The main difference in relation to automation is this: SRE simply views this automation as a pure software problem. DevOps, on the other hand, often automates using different tool configurations and integrations.

What is reliability?

At its core, what DevOps and SRE is trying to achieve is reliability. With everything we've mentioned above, including accepting failures, monitoring and sharing responsibilities, we also need to find ways to measure the actual reliability of our system.

SRE's uses SLIs and SLOs and DevOps teams find other ways to measure key indicators such as failure rates, mean time to recovery, amongst other things, and in essence try to focus on code quality as a standard rather than infrastrucural metrics. Perhaps neither of them fully grasp the core of reliability - that it's simply not just about the infrastructure. Reliability needs to be kept in mind throughout the entire lifecycle, from built-in quality to system performance and, of course, system security.

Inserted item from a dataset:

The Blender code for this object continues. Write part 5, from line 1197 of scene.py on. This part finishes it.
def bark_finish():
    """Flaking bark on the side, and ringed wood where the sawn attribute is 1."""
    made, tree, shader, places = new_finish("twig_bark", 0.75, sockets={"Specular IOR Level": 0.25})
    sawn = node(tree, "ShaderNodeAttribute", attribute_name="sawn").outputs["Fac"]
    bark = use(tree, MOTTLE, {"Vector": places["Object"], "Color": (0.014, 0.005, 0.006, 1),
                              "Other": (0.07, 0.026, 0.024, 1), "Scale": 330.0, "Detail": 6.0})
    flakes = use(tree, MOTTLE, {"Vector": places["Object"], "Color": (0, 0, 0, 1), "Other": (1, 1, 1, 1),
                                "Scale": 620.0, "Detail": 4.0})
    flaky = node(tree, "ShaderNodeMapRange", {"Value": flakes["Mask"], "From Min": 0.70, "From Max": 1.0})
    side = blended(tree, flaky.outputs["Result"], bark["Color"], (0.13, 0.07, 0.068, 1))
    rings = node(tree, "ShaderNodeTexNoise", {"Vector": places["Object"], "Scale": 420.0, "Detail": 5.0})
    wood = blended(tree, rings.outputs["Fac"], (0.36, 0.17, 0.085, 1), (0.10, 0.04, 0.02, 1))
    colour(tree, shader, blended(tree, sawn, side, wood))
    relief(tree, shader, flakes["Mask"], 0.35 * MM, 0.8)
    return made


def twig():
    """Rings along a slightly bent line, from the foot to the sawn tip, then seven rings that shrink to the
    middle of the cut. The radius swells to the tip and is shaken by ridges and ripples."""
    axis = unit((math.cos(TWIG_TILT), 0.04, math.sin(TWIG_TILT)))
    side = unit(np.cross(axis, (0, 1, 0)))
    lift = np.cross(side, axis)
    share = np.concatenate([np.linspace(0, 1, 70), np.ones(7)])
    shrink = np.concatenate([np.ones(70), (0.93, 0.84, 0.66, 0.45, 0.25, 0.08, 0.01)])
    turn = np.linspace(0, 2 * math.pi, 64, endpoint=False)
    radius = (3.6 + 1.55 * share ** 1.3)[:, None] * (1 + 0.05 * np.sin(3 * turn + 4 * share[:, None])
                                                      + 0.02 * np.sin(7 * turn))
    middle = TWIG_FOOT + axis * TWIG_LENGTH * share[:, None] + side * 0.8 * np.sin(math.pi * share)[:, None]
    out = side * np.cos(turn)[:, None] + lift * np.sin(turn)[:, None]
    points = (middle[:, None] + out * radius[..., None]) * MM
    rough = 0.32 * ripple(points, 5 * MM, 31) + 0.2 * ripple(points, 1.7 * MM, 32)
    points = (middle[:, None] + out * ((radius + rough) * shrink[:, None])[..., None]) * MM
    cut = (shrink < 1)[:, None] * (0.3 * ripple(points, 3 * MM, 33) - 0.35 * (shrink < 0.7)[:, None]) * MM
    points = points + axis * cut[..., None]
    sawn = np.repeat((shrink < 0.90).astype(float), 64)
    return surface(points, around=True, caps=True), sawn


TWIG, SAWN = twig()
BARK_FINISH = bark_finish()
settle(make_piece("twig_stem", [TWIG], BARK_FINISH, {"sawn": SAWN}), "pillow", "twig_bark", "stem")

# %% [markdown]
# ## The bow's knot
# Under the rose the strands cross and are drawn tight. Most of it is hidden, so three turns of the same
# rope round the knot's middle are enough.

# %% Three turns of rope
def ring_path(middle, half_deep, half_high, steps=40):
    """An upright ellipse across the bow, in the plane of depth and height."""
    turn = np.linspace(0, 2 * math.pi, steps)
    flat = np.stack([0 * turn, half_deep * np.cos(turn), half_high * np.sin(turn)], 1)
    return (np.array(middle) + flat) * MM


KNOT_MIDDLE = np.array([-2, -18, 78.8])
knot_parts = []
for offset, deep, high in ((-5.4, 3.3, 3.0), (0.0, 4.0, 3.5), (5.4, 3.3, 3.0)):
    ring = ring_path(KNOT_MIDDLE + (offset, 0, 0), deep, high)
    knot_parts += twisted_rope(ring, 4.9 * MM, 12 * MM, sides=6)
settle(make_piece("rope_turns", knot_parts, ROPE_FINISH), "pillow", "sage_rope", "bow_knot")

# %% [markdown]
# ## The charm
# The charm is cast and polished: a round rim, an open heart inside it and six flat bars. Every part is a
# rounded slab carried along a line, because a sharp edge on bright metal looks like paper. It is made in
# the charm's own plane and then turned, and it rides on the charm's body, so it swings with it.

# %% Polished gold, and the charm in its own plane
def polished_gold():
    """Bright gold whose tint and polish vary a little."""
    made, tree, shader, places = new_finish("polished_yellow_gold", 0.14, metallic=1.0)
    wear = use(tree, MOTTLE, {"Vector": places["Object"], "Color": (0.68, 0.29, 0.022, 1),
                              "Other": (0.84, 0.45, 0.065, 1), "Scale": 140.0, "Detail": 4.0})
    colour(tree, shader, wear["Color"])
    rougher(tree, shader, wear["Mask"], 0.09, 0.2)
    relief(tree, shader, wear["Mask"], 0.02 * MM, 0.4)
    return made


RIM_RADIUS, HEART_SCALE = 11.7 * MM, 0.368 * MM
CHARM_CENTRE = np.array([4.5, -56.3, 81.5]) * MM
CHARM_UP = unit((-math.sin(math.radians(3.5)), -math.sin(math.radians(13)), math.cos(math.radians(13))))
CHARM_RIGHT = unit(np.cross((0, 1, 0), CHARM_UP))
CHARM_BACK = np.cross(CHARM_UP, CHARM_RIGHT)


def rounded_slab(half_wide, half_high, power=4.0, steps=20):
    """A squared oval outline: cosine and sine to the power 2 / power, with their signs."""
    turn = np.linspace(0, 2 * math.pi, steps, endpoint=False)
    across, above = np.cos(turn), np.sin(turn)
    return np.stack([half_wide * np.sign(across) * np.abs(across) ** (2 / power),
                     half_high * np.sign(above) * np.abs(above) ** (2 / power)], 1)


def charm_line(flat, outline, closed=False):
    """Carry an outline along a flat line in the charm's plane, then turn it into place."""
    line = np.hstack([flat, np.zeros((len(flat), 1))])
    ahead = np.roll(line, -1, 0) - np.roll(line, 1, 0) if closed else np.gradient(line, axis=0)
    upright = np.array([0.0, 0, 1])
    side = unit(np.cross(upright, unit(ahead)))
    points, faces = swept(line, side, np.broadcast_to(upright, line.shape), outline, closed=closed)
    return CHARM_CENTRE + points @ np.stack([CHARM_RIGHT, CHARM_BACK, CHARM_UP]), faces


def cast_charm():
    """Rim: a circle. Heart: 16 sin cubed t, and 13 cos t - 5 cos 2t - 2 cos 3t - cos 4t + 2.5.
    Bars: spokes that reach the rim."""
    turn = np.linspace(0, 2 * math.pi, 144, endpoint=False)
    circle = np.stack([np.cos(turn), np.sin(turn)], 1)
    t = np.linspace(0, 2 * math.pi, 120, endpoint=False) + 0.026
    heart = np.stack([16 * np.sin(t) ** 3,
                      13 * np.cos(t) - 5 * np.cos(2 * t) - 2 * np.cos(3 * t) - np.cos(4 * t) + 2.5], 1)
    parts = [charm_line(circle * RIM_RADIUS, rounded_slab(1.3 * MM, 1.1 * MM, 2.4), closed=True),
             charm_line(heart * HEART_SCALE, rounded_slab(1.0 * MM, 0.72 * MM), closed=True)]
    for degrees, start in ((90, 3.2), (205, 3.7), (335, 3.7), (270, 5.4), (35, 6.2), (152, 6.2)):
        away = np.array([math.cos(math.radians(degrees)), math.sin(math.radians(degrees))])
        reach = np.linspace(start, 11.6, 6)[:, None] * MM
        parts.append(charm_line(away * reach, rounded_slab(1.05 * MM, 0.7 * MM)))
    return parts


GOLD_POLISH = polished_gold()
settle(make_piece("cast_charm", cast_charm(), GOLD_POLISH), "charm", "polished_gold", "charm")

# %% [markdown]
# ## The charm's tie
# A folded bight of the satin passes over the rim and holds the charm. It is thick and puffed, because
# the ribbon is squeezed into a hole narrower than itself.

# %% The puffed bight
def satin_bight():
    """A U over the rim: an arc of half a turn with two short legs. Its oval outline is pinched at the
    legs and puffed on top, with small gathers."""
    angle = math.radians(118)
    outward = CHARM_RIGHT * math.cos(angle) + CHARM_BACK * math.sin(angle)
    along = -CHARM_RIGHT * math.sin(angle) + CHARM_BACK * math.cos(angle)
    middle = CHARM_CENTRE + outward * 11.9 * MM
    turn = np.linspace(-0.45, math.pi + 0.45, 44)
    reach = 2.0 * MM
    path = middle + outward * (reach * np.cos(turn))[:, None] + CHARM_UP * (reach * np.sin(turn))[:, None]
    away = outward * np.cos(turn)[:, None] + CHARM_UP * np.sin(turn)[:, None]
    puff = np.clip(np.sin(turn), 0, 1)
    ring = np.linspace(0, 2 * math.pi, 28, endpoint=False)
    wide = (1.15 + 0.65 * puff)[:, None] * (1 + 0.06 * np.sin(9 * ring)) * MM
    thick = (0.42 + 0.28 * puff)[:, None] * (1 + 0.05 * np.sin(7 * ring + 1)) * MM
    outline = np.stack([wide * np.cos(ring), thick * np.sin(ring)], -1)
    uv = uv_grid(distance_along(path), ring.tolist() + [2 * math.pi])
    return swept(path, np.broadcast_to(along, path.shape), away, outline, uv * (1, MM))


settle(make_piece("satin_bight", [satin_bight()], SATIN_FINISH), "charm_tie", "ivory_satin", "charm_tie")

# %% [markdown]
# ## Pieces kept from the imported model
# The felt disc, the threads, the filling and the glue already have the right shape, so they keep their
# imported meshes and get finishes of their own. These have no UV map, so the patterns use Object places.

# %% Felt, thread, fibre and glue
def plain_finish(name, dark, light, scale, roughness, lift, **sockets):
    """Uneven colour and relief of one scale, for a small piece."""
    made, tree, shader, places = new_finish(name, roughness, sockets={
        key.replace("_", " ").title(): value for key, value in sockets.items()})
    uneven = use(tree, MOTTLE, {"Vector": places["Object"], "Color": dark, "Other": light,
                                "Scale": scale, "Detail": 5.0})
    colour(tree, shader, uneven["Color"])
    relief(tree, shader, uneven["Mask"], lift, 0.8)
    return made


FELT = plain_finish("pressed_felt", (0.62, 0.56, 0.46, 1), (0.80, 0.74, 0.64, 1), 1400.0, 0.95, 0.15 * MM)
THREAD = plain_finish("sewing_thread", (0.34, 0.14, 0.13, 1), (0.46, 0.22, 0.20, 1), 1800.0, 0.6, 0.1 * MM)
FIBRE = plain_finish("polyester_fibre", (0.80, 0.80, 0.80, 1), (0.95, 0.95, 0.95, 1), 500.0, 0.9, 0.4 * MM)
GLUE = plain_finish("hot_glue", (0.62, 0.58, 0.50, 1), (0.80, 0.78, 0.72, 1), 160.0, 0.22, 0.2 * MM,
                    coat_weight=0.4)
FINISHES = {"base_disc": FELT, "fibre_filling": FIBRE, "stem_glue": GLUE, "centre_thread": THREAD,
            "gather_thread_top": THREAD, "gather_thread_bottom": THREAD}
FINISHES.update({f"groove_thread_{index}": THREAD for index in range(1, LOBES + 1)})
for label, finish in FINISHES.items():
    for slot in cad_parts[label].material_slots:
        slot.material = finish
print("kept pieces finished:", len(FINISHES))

So how to find common ground in this? Well, we know that failures and problems does happen. In true agile spirit, we want to be better than we were yesterday. We want to improve continuously. To do that, we need to be able to rely on our data and understand the reason the failure happened. Pair this with automation and constant system monitoring and we can over time become more and more reliable, being able to predict problems before they happen and find solutions to commonly occurring issues.

Summary

So, is there a difference between DevOps and SRE? As we see it, SRE has a tighter definition and expectations. DevOps is more a concept and mindset needed to achieve the different goals, perhaps making it more applicable to various types of situations and organizations.

However, DevOps and SRE teams still have a lot in common: bridging the gap between development and operations, sharing responsibilities and utilizing automation everywhere possible.

In the end, we need to understand all our problems and improve continuously. As mentioned above, reliability is not only relevant to infrastructure - it must be present across the entire system.